**Task directions:** Write every line of the material out exactly as shown.

**Available data:**
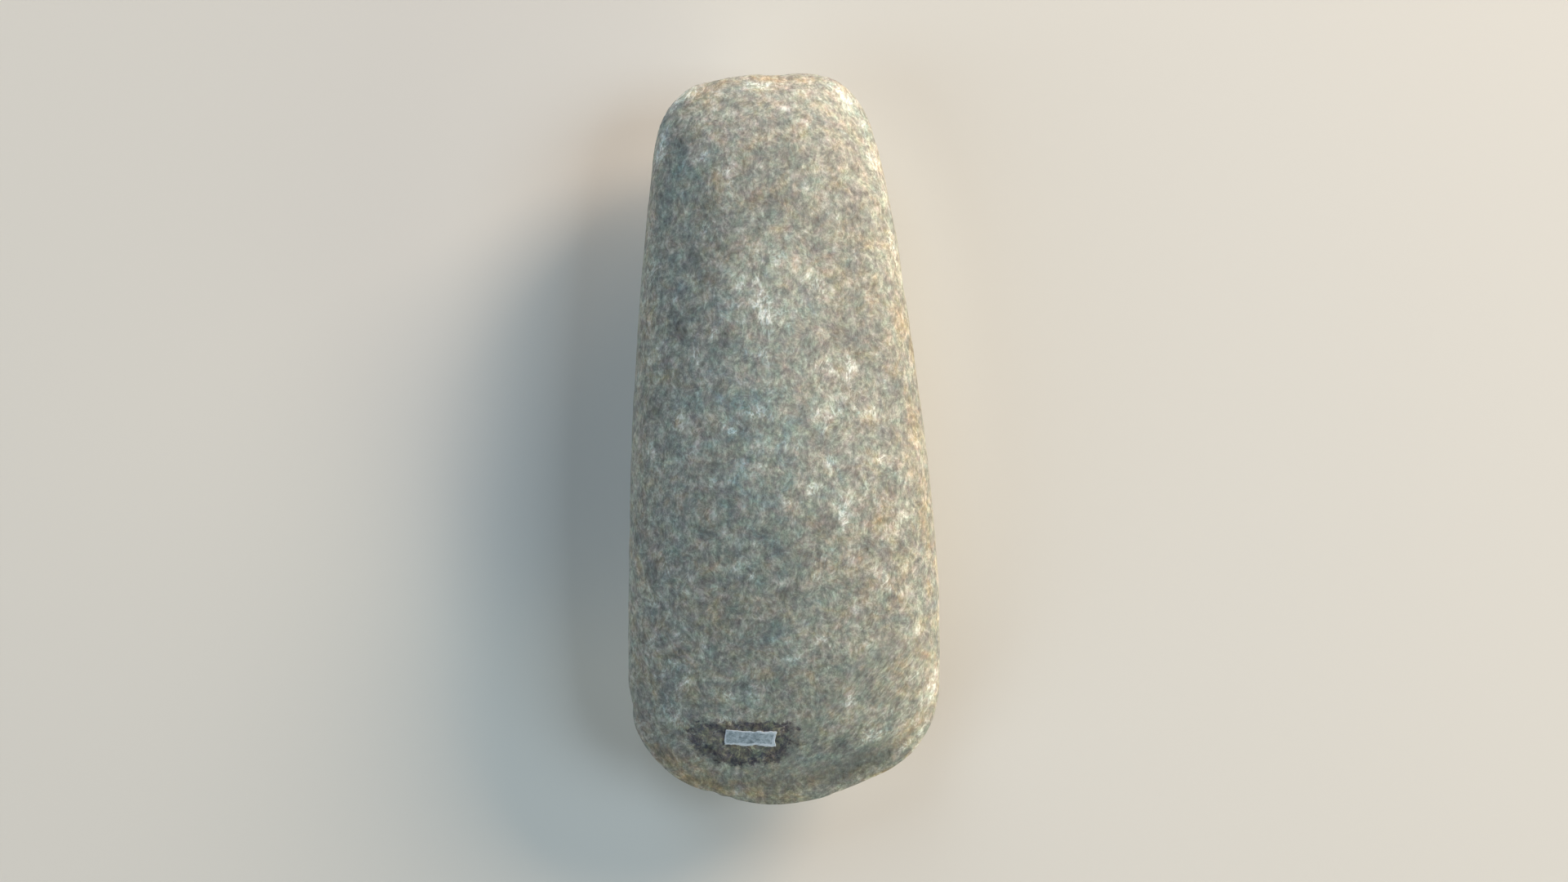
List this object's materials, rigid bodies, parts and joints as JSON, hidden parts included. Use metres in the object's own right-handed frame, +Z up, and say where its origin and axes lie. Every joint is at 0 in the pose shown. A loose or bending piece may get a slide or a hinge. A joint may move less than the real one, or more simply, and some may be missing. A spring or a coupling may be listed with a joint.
{
  "type": "polished stone axe head",
  "caption": "Ground and polished stone axe head: a long rounded wedge with a blunt pecked butt and a curved cutting edge, with a small blank paper slip near the edge.",
  "frame": {"origin": "on the surface the axe head lies on, under the middle of its box", "axes": "+Y from the cutting edge to the butt, +Z up through the front face, +X to the right flank as seen from the front with the butt up"},
  "size_m": [0.0638, 0.1496, 0.0384],
  "materials": {
    "stone": "ground smooth and weathered, mottled pale and dark, pecked at the butt, matt with a faint sheen",
    "paper": "thin blank paper slip, varnished over and slightly grey"
  },
  "bodies": {
    "root": {"axe_head": "stone", "paper_slip": "paper"}
  },
  "joints": []
}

**Written solution:**
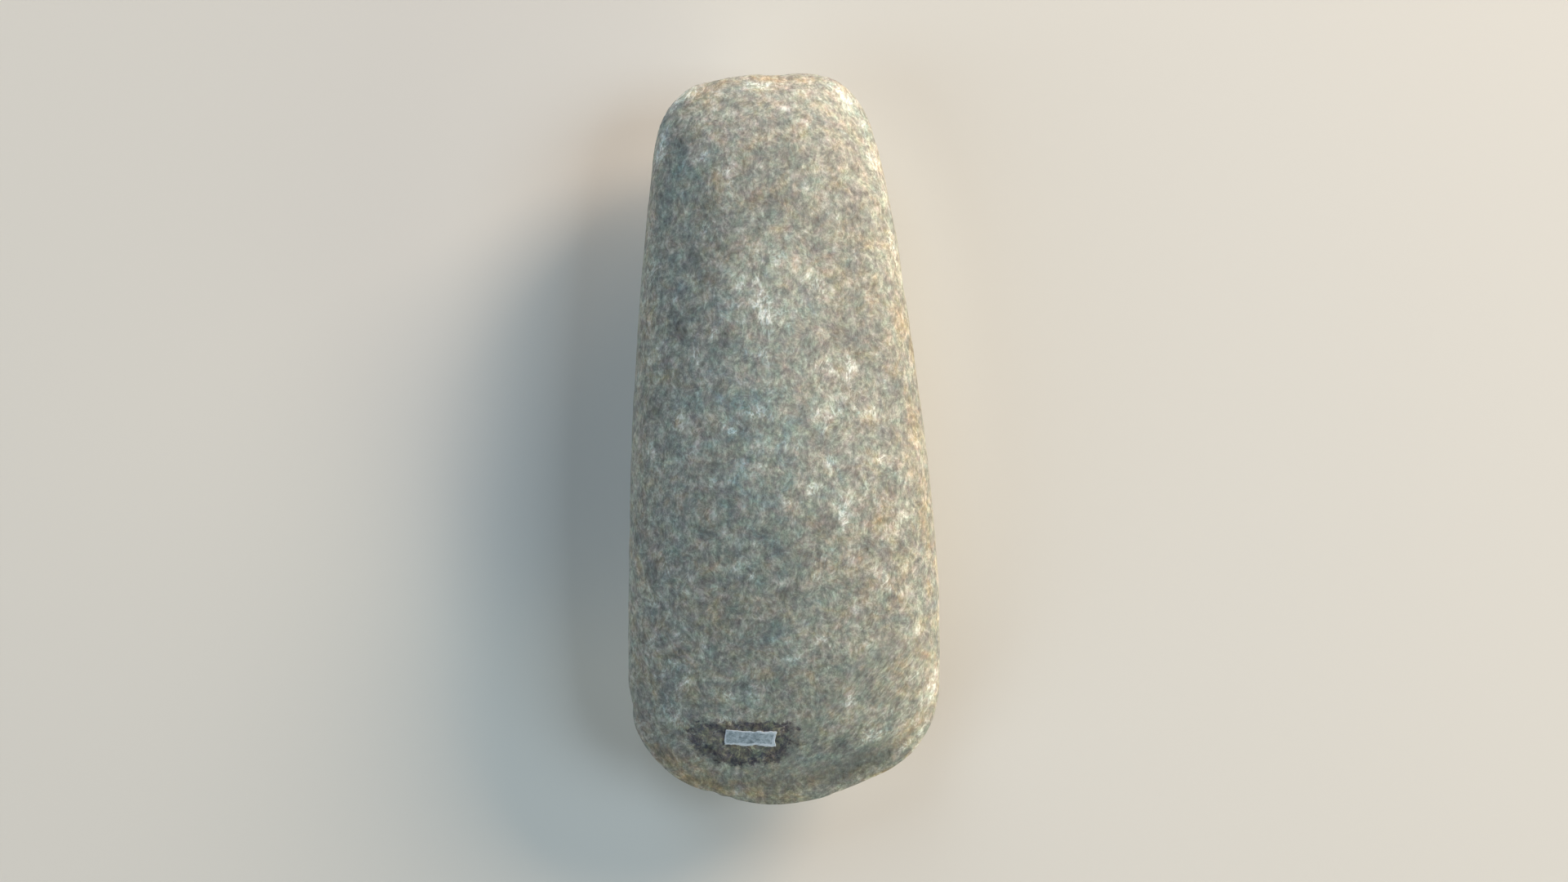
List this object's materials, rigid bodies, parts and joints as JSON, hidden parts included. Use metres in the object's own right-handed frame, +Z up, and say where its origin and axes lie. Every joint is at 0 in the pose shown. A loose or bending piece may get a slide or a hinge. A joint may move less than the real one, or more simply, and some may be missing. A spring or a coupling may be listed with a joint.
{
  "type": "polished stone axe head",
  "caption": "Ground and polished stone axe head: a long rounded wedge with a blunt pecked butt and a curved cutting edge, with a small blank paper slip near the edge.",
  "frame": {"origin": "on the surface the axe head lies on, under the middle of its box", "axes": "+Y from the cutting edge to the butt, +Z up through the front face, +X to the right flank as seen from the front with the butt up"},
  "size_m": [0.0638, 0.1496, 0.0384],
  "materials": {
    "stone": "ground smooth and weathered, mottled pale and dark, pecked at the butt, matt with a faint sheen",
    "paper": "thin blank paper slip, varnished over and slightly grey"
  },
  "bodies": {
    "root": {"axe_head": "stone", "paper_slip": "paper"}
  },
  "joints": []
}